Many business owners pay themselves a regular salary. This is not only a good business practice, but it is useful should they need to ascertain the value of their business in a divorce.
The income approach is a popular method of business valuation when a business owner divorces. As the name implies, the income approach uses the business owner’s income as part of its calculations. However, using the income approach to value a business risks the potential of double-dipping.
Double-dipping in a divorce
Double-dipping occurs when the amount of the owner-spouse’s salary used in the valuation process differs from the salary used when determining alimony. Generally, double-dipping arises when the owner-spouse’s real-life income is greater than the market rate for that position. The appraiser, when valuing the business, will make sure the owner’s salary for valuation purposes matches its fair market value, even if in real life, it is greater. Any surplus between the two is considered business profits, and ultimately, increases the fair market value of the business.

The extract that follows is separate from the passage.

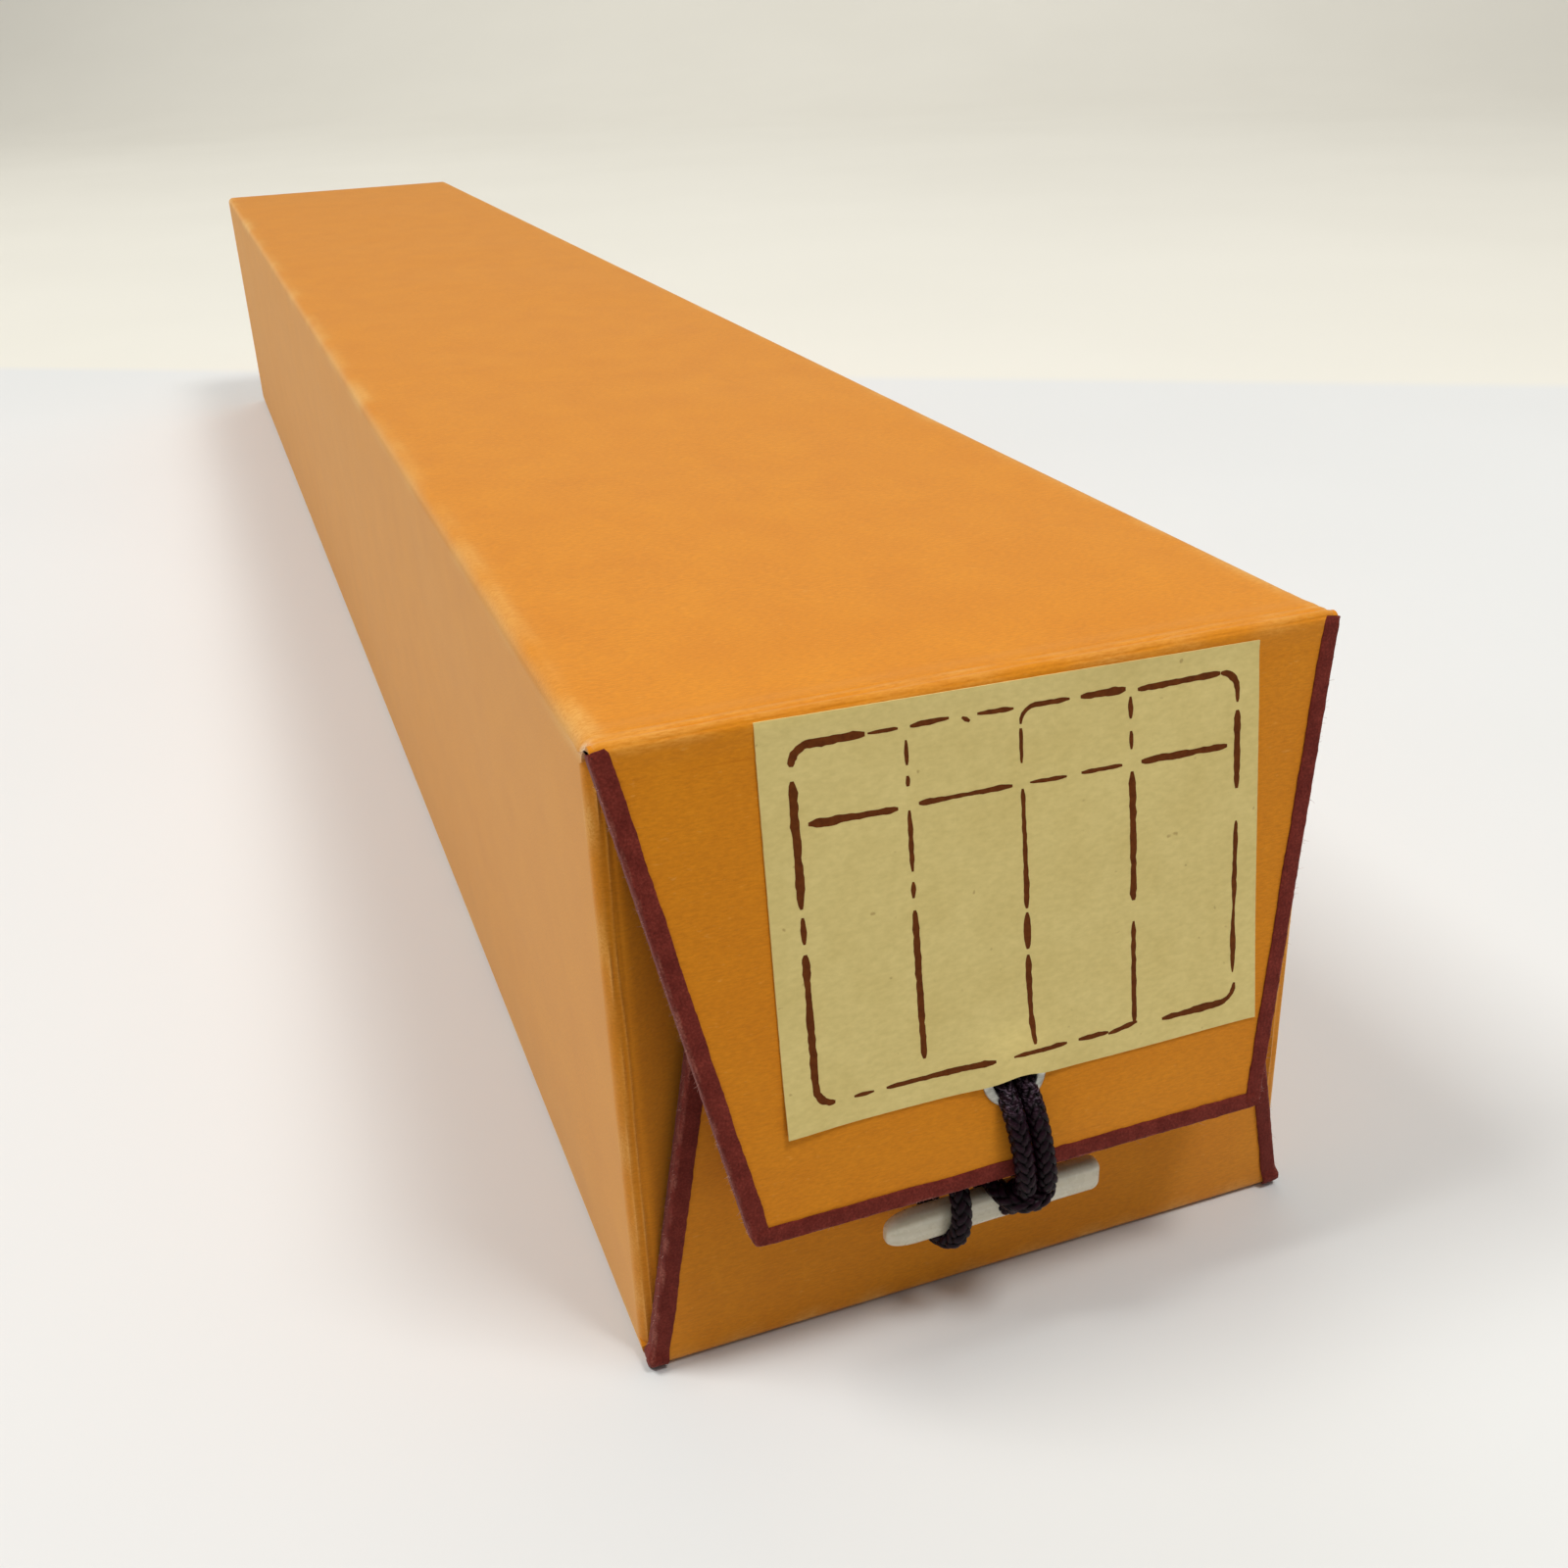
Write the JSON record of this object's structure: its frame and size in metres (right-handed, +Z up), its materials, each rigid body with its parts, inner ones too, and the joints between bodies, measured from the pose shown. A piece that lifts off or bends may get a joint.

The fair market value of the business, as calculated using the income method in this case, is used in the property division process. The business, like other marital assets, is split between the spouses through equitable distribution. The value of the business is bumped up by the difference between the owner’s real-life salary and the fair market value salary for that position. This increases the value of the business.
Thus, the spouse or spouses awarded a share in the business walk away with more than they would have if the owner-spouse’s real-life salary was used in the valuation process. But if the owner-spouse’s real-life salary, rather than the fair market value salary, is used when determining alimony, double-dipping has occurred. This is because the difference between the owner’s higher real-life salary and lesser fair market value salary was awarded twice.
It was awarded once during the property division process where the difference was considered business profits increasing the value of the business. And it was awarded again in the alimony award since the alimony award was based on the owner-spouse’s real-life salary. Business valuation can be complex, but so can the divorce process. A mistake made either way can lead to an unfair result.